-- START EXERCISE DATA --

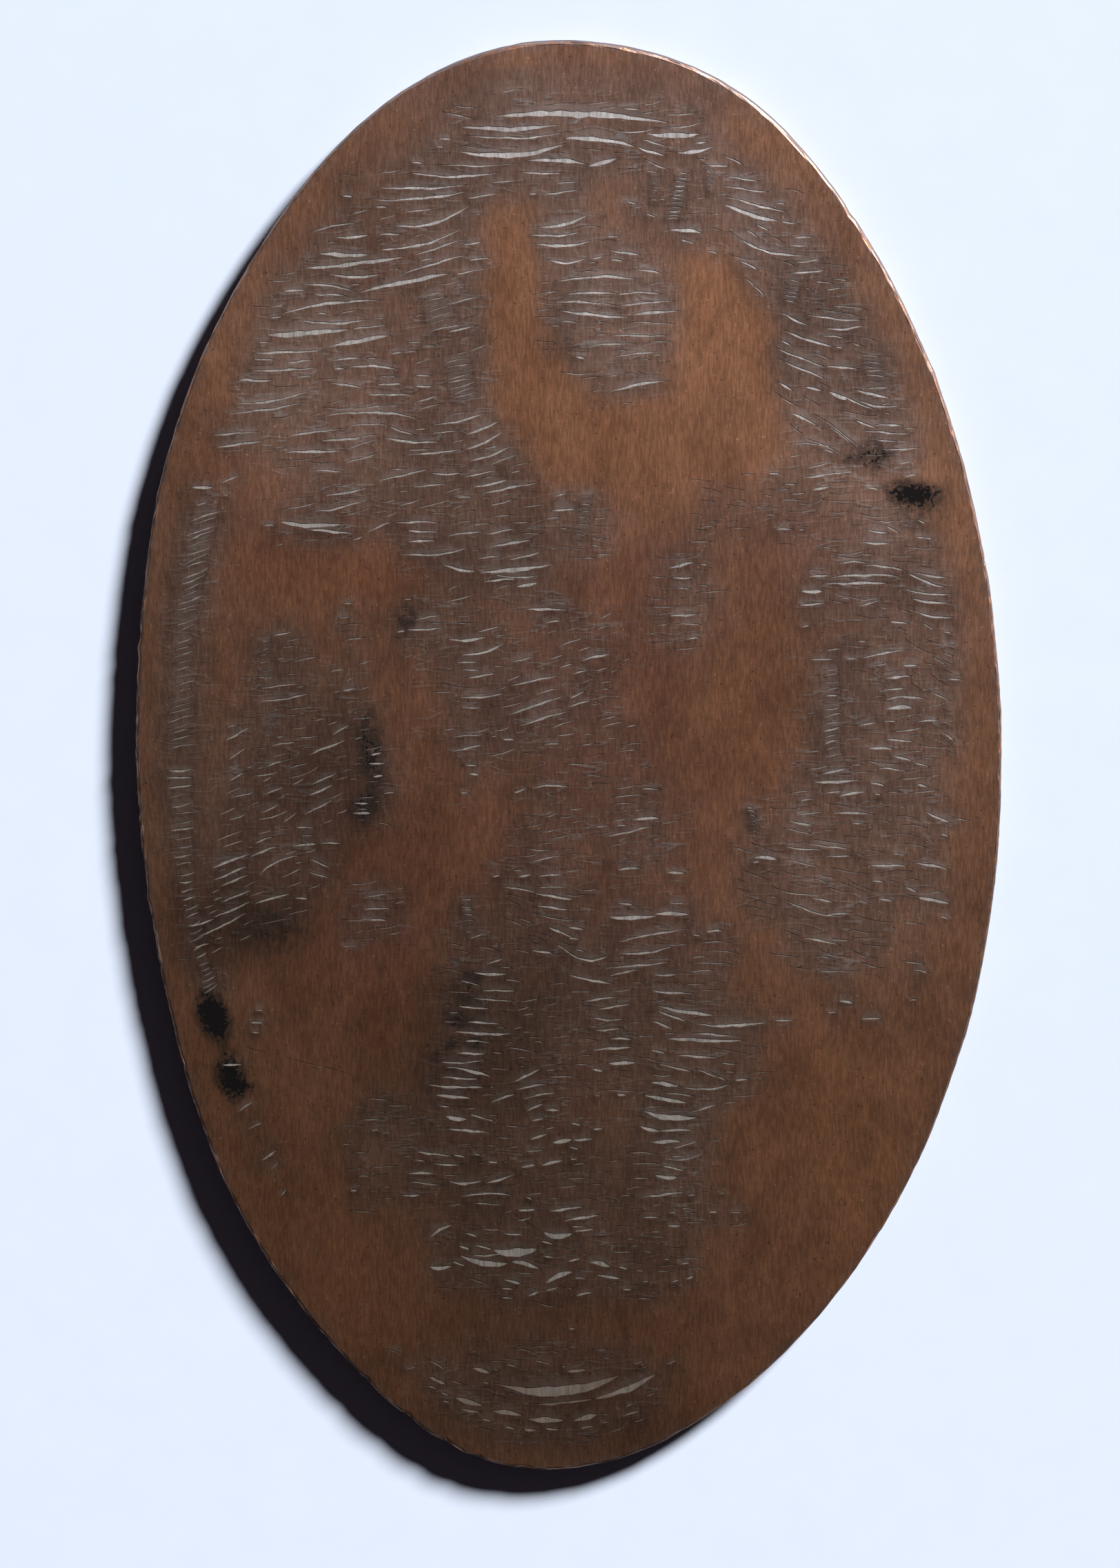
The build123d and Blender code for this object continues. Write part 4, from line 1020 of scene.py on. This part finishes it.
class Shader:
    """Short calls for building one material's nodes."""

    def __init__(self, name):
        self.material = bpy.data.materials.new(name)
        self.material.use_nodes = True
        self.tree = self.material.node_tree
        self.surface = next(n for n in self.tree.nodes if n.type == "BSDF_PRINCIPLED")
        self.object_place = self.tree.nodes.new("ShaderNodeTexCoord").outputs["Object"]

    def put(self, socket, value):
        """Links a node's output to a socket, or sets the socket's own value."""
        if hasattr(value, "is_linked"):
            self.tree.links.new(value, socket)
        else:
            socket.default_value = value

    def node(self, kind, settings=None, **inputs):
        """A new node; inputs are named by the socket, or i and its number."""
        made = self.tree.nodes.new(kind)
        for name, value in (settings or {}).items():
            setattr(made, name, value)
        for name, value in inputs.items():
            numbered = name[0] == "i" and name[1:].isdigit()
            self.put(made.inputs[int(name[1:]) if numbered else name], value)
        return made

    def math(self, operation, a, b=0.0, clamp=False):
        settings = {"operation": operation, "use_clamp": clamp}
        return self.node("ShaderNodeMath", settings, i0=a, i1=b).outputs[0]

    def times(self, a, b, clamp=False):
        return self.math("MULTIPLY", a, b, clamp)

    def plus(self, a, b):
        return self.math("ADD", a, b)

    def about(self, noise, strength):
        """A noise's swing either side of its middle, times a strength."""
        return self.times(self.math("SUBTRACT", noise, 0.5), strength)

    def mix(self, share, first, second):
        """A colour between two."""
        return self.node("ShaderNodeMix", {"data_type": "RGBA"}, i0=share, i6=first, i7=second).outputs[2]

    def cover(self, color, mask, share, over):
        """The color with up to a share of another over it, where the mask is."""
        return self.mix(self.times(mask, share), color, over)

    def blend(self, share, first, second):
        """A number between two."""
        return self.node("ShaderNodeMix", {"data_type": "FLOAT"}, i0=share, i2=first, i3=second).outputs[0]

    def toned(self, color, red, green, blue):
        """The color times three values."""
        tone = self.node("ShaderNodeCombineColor", None, Red=red, Green=green, Blue=blue)
        settings = {"data_type": "RGBA", "blend_type": "MULTIPLY"}
        return self.node("ShaderNodeMix", settings, i0=1.0, i6=color, i7=tone.outputs[0]).outputs[2]

    def bump(self, strength, height):
        """Sets the surface's fine relief."""
        made = self.node("ShaderNodeBump", None, Strength=strength, Distance=BUMP_HEIGHT, Height=height)
        self.put(self.surface.inputs["Normal"], made.outputs[0])

    def noise(self, per_mm, detail=2.0, roughness=0.5, seed=(0.0, 0.0, 0.0)):
        """Noise with so many features per mm along each axis."""
        place = self.node("ShaderNodeMapping", None, Vector=self.object_place,
                          Scale=tuple(value * 1000 for value in per_mm), Location=seed).outputs[0]
        made = self.node("ShaderNodeTexNoise", None, Vector=place, Scale=1.0, Detail=detail,
                         Roughness=roughness)
        return made.outputs[0]

    def ramp(self, value, low, high):
        """0 below low, 1 above high, smooth between."""
        settings = {"interpolation_type": "SMOOTHSTEP"}
        return self.node("ShaderNodeMapRange", settings, i0=value, i1=low, i2=high).outputs[0]

    def painted_light_falloff(self, color, share=1.0):
        """Painted shade: the color toned down along the token, most at its slim end and towards its left
        side, standing in for the key light falling off from the upper right.
        """
        place = self.node("ShaderNodeSeparateXYZ", None, Vector=self.object_place).outputs
        depth = self.plus(self.times(place[1], 32.0), self.times(place[0], 18.0))
        depth = self.times(self.math("SUBTRACT", depth, 0.515), share)
        rates = (1.0, 1.07, 1.2)
        return self.toned(color, *(self.math("EXPONENT", self.times(depth, rate)) for rate in rates))

    def layer(self, name):
        """The four values of a vertex colour."""
        attribute = self.node("ShaderNodeAttribute", {"attribute_name": name})
        split = self.node("ShaderNodeSeparateColor", None, Color=attribute.outputs["Color"])
        return split.outputs[0], split.outputs[1], split.outputs[2], attribute.outputs["Alpha"]


def copper_material():
    """Toned copper plating: grained and blotched, grey and wrinkled where it tore, worn pink at the rim,
    with painted shade below the tears and their wrinkles and towards the slim end.
    """
    s = Shader("torn_copper")
    grey, smear, carbon, lip = s.layer("marks")
    orange, red, worn, _ = s.layer("tints")
    glow, wrinkled, _, _ = s.layer("tones")
    fine = s.noise((34, 3.2, 34), 3, 0.6)
    weave = s.noise((0.75, 4.2, 0.75), 1.5, 0.5, (7, 5, 0))
    weave_below = s.noise((0.75, 4.2, 0.75), 1.5, 0.5, (7, 5.15, 0))
    grain = s.noise((19, 3.0, 19), 3, 0.6, (3, 7, 0))
    blotch = s.noise((4.5, 3.5, 4.5), 4, 0.65, (4, 3, 0))
    streak = s.noise((3.2, 0.22, 3), 2, 0.5, (11, 2, 0))
    cloud = s.noise((0.35, 0.25, 0.3), 3, 0.55, (5, 1, 0))
    mottle = s.noise((1.6, 1.3, 1.6), 4, 0.6, (1, 9, 0))
    speck = s.noise((15, 13, 15), 2, 0.5, (2, 4, 0))

    tone = s.plus(s.times(grey, 1.05), s.about(mottle, 0.7))
    tone = s.ramp(s.math("SUBTRACT", tone, s.times(orange, 0.55)), -0.35, 0.85)
    color = s.mix(tone, COPPER_ORANGE, COPPER_GREY)
    color = s.cover(color, s.ramp(cloud, 0.40, 0.75), 0.45, COPPER_BROWN)
    reddened = s.times(red, s.blend(s.ramp(mottle, 0.35, 0.65), 0.45, 1.0), clamp=True)
    color = s.mix(reddened, color, s.mix(tone, COPPER_RED, COPPER_MAROON))
    for noise, low, high, share, paint_over in [
            (grain, 0.62, 0.40, 0.08, COPPER_DARK), (blotch, 0.52, 0.30, 0.16, COPPER_DARK),
            (blotch, 0.55, 0.75, 0.12, COPPER_PALE), (fine, 0.56, 0.80, 0.22, COPPER_PALE),
            (streak, 0.55, 0.75, 0.08, COPPER_PALE)]:
        color = s.cover(color, s.ramp(noise, low, high), share, paint_over)
    ragged = s.times(smear, s.blend(0.5, 1.0, s.times(s.ramp(fine, 0.25, 0.7), 2.0)))
    smeared = s.ramp(ragged, 0.20, 1.10)
    color = s.cover(color, smeared, 0.20, SMEAR_GREY)

    # Fine wrinkles where tears crowd: a bright thread with a painted shadow line just below it
    broken = s.ramp(s.noise((1.6, 2.2, 1.6), 2, 0.5, (4, 4, 0)), 0.38, 0.62)
    crowd = s.ramp(s.plus(s.plus(grey, wrinkled), s.about(mottle, 0.6)), 0.15, 0.9)
    thread, thread_shadow = (s.ramp(s.math("ABSOLUTE", s.math("SUBTRACT", noise, 0.5)), wide, narrow)
                      for noise, wide, narrow in [(weave, 0.024, 0.004), (weave_below, 0.045, 0.010)])
    # Painted shadow: a dark line just below each thread
    color = s.cover(color, s.times(s.times(thread_shadow, crowd), broken), 0.26, COPPER_DARK)
    color = s.cover(color, s.times(s.times(thread, crowd), broken), 0.38, SMEAR_GREY)
    # Painted shade: a dark band along each tear's raised lower lip, on its side away from the light
    color = s.cover(color, s.ramp(lip, 0.3, 1.3), 0.35, COPPER_DARK)
    color = s.cover(color, s.ramp(speck, 0.68, 0.75), 0.75, COPPER_BRIGHT)
    color = s.cover(color, s.ramp(speck, 0.33, 0.27), 0.7, COPPER_DARK)
    uneven = s.blend(s.ramp(s.noise((0.9, 0.6, 0.9), 4, 0.6, (6, 6, 0)), 0.32, 0.68), 0.86, 1.14)
    brightness = s.times(glow, uneven)
    color = s.toned(color, brightness, brightness, brightness)

    # Worn rim, carbon stains, bare sides and carbon spots
    edge_wear = s.times(worn, s.ramp(s.noise((5, 5, 5), 3, 0.6, (8, 8, 0)), 0.32, 0.55), clamp=True)
    color = s.cover(color, edge_wear, 0.7, EDGE_PINK)
    stain = s.times(carbon, s.blend(s.ramp(blotch, 0.35, 0.62), 0.45, 1.5))
    color = s.cover(color, s.ramp(stain, 0.03, 0.60), 0.70, STAIN_DARK)
    normal = s.tree.nodes.new("ShaderNodeNewGeometry").outputs["Normal"]
    tilt = s.node("ShaderNodeSeparateXYZ", None, Vector=normal)
    side = s.ramp(s.math("ABSOLUTE", tilt.outputs[2]), 0.55, 0.15)
    color = s.cover(color, side, 0.9, WALL_GREY)
    spotted = s.ramp(s.plus(carbon, s.about(speck, 1.7)), 0.30, 0.85)
    color = s.mix(spotted, color, CARBON_BLACK)

    # Painted shade: darker towards the slim end and the left side, for the key light's falloff
    s.put(s.surface.inputs["Base Color"], s.painted_light_falloff(color))
    s.surface.inputs["Metallic"].default_value = 0.82
    rough = s.blend(s.ramp(grain, 0.3, 0.7), 0.36, 0.46)
    for mask, value in [(smeared, 0.42), (side, 0.85), (spotted, 0.75)]:
        rough = s.blend(mask, rough, value)
    s.put(s.surface.inputs["Roughness"], rough)
    height = s.plus(s.plus(s.times(fine, 0.5), s.times(grain, 0.9)), s.times(speck, 0.35))
    s.bump(0.28, s.plus(height, s.times(s.times(weave, crowd), 2.6)))
    return s.material


def zinc_material():
    """Bare rolled zinc, brightest in the widest tears."""
    s = Shader("torn_zinc")
    fine = s.noise((30, 2.0, 30), 3, 0.6)
    grain = s.noise((8, 0.8, 8), 3, 0.6, (3, 7, 0))
    mottle = s.noise((2.2, 1.2, 2), 3, 0.6, (6, 2, 0))
    shining = s.layer("tints")[3]
    color = s.mix(s.ramp(mottle, 0.3, 0.75), ZINC_PALE, ZINC_GREY)
    color = s.cover(color, s.ramp(fine, 0.56, 0.36), 0.30, ZINC_DARK)
    color = s.cover(color, s.ramp(grain, 0.50, 0.34), 0.28, ZINC_DARK)
    color = s.mix(s.ramp(shining, 0.05, 0.95), ZINC_STAINED, color)
    # Painted shade: the same falloff from the upper right as on the copper, a little weaker
    s.put(s.surface.inputs["Base Color"], s.painted_light_falloff(color, 0.85))
    s.surface.inputs["Metallic"].default_value = 0.85
    s.put(s.surface.inputs["Roughness"], s.blend(s.ramp(grain, 0.3, 0.7), 0.58, 0.72))
    s.bump(0.5, s.plus(s.times(fine, 0.6), grain))
    return s.material


def paper_material():
    """Plain pale paper."""
    s = Shader("pale_paper")
    fibre = s.noise((0.8, 0.8, 0.8), 4, 0.6)
    s.put(s.surface.inputs["Base Color"], s.mix(s.ramp(fibre, 0.2, 0.8), PAPER_LOW, PAPER_HIGH))
    s.surface.inputs["Roughness"].default_value = 0.95
    s.surface.inputs["Specular IOR Level"].default_value = 0.1
    return s.material


COPPER_ORANGE = (0.640, 0.300, 0.166, 1)
COPPER_GREY = (0.422, 0.262, 0.206, 1)
COPPER_BROWN = (0.413, 0.201, 0.127, 1)
COPPER_RED = (0.578, 0.243, 0.143, 1)
COPPER_MAROON = (0.412, 0.224, 0.173, 1)
COPPER_DARK = (0.13, 0.075, 0.050, 1)
EDGE_PINK = (0.36, 0.300, 0.295, 1)
WALL_GREY = (0.12, 0.104, 0.110, 1)
STAIN_DARK = (0.105, 0.082, 0.070, 1)
COPPER_PALE = (0.72, 0.480, 0.360, 1)
COPPER_BRIGHT = (0.95, 0.560, 0.400, 1)
SMEAR_GREY = (0.78, 0.740, 0.740, 1)
CARBON_BLACK = (0.012, 0.010, 0.011, 1)
ZINC_STAINED = (0.360, 0.255, 0.205, 1)
ZINC_PALE = (0.680, 0.655, 0.650, 1)
ZINC_GREY = (0.520, 0.495, 0.490, 1)
ZINC_DARK = (0.220, 0.200, 0.190, 1)
PAPER_LOW = (0.697, 0.782, 0.925, 1)
PAPER_HIGH = (0.715, 0.800, 0.945, 1)

zinc.data.materials.append(zinc_material())
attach(zinc, "root")
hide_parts("zinc_core")
plating.data.materials.append(copper_material())
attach(plating, "root")
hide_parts("copper_plating")

# ---------------------------------------------------------------- floor, light and camera
FLOOR_SIZE, FLOOR_GAP = 3.0, 0.00001
bpy.ops.mesh.primitive_plane_add(size=FLOOR_SIZE, location=(0, 0, -FLOOR_GAP))
floor = bpy.context.active_object
floor.name = "paper_floor"
floor.data.materials.append(paper_material())

world = bpy.data.worlds.new("studio")
bpy.context.scene.world = world
world.use_nodes = True
nodes, links = world.node_tree.nodes, world.node_tree.links
ambient = nodes["Background"]
ambient.inputs["Color"].default_value = (1.0, 0.70, 0.86, 1)
ambient.inputs["Strength"].default_value = 0.017
# The room beyond the paper is pale where it is seen directly, and adds no light
room = nodes.new("ShaderNodeBackground")
room.inputs["Color"].default_value = (0.80, 0.86, 0.95, 1)
room.inputs["Strength"].default_value = 0.95
seen = nodes.new("ShaderNodeLightPath")
either = nodes.new("ShaderNodeMixShader")
for k, output in enumerate([seen.outputs["Is Camera Ray"], ambient.outputs[0], room.outputs[0]]):
    links.new(output, either.inputs[k])
links.new(either.outputs[0], nodes["World Output"].inputs["Surface"])


def aim(thing, place, target, up=(0, 1, 0)):
    """Puts a light or camera at a place, looking at a target with up towards the top of its view."""
    back = (Vector(place) - Vector(target)).normalized()
    right = Vector(up).cross(back).normalized()
    turn = Matrix((right, back.cross(right), back)).transposed()
    thing.matrix_world = Matrix.Translation(place) @ turn.to_4x4()


def add_light(name, azimuth, elevation, distance, size, watts, color):
    """A round lamp at a direction in degrees from the token, aimed at it."""
    data = bpy.data.lights.new(name, "AREA")
    data.shape = "DISK"
    data.size, data.energy, data.color = size, watts, color
    lamp = bpy.data.objects.new(name, data)
    bpy.context.collection.objects.link(lamp)
    a, e = math.radians(azimuth), math.radians(elevation)
    place = Vector((math.cos(a) * math.cos(e), math.sin(a) * math.cos(e), math.sin(e))) * distance
    aim(lamp, place, (0, 0, 0))


add_light("key", azimuth=48, elevation=29.5, distance=2.0, size=0.467, watts=91.0, color=(1.0, 0.985, 0.985))

CAMERA_TILT = math.radians(7.0)
CAMERA_LEAN = math.radians(1.0)
CAMERA_DISTANCE = 0.30
VIEW_HEIGHT = 0.03796
SENSOR_HEIGHT = 24.0
target = Vector((-0.00021, -0.00057, BACK * MM))
camera_data = bpy.data.cameras.new("camera")
camera_data.sensor_fit = "VERTICAL"
camera_data.sensor_height = SENSOR_HEIGHT
camera_data.lens = SENSOR_HEIGHT * CAMERA_DISTANCE / VIEW_HEIGHT
camera_data.clip_start = 0.01
camera = bpy.data.objects.new("camera", camera_data)
bpy.context.collection.objects.link(camera)
bpy.context.scene.camera = camera
direction = Vector((math.sin(CAMERA_LEAN), math.sin(CAMERA_TILT), math.cos(CAMERA_TILT)))
aim(camera, target + direction * CAMERA_DISTANCE, target)
bpy.context.scene.view_settings.view_transform = "Standard"

bpy.context.view_layer.update()
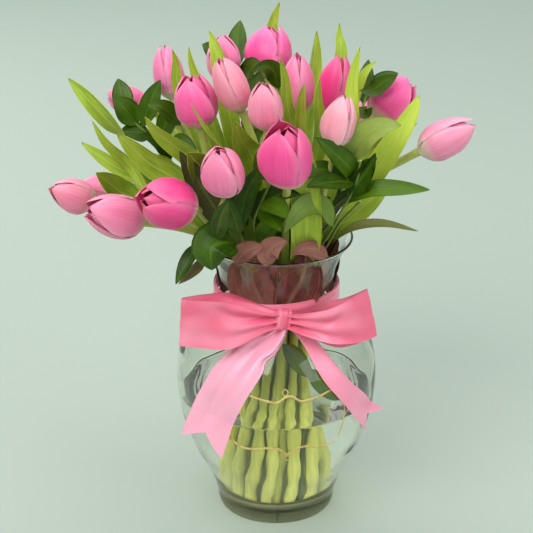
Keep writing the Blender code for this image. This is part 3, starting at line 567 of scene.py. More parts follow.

-- END EXERCISE DATA --

» **REQUIRED TASK**
Quote exactly the stretch of lines above that starts at the first one and ends at the line with "calls for building", and nothing beyond it.

» **REPLY**
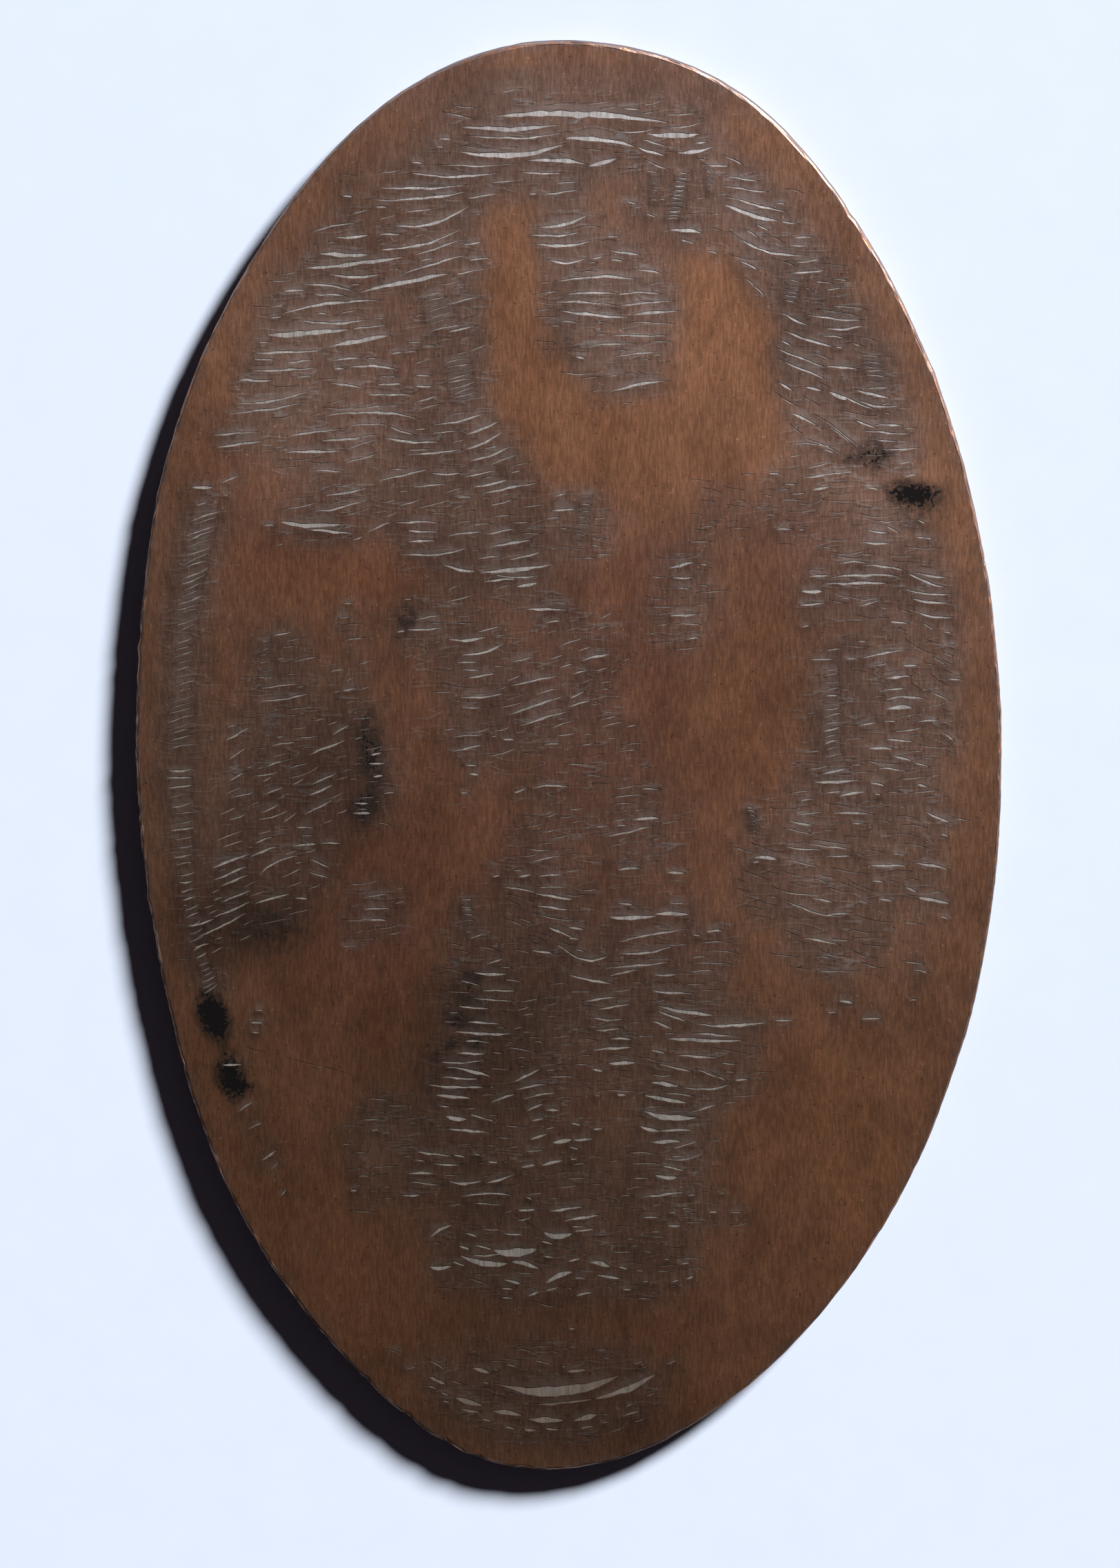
The build123d and Blender code for this object continues. Write part 4, from line 1020 of scene.py on. This part finishes it.
class Shader:
    """Short calls for building one material's nodes."""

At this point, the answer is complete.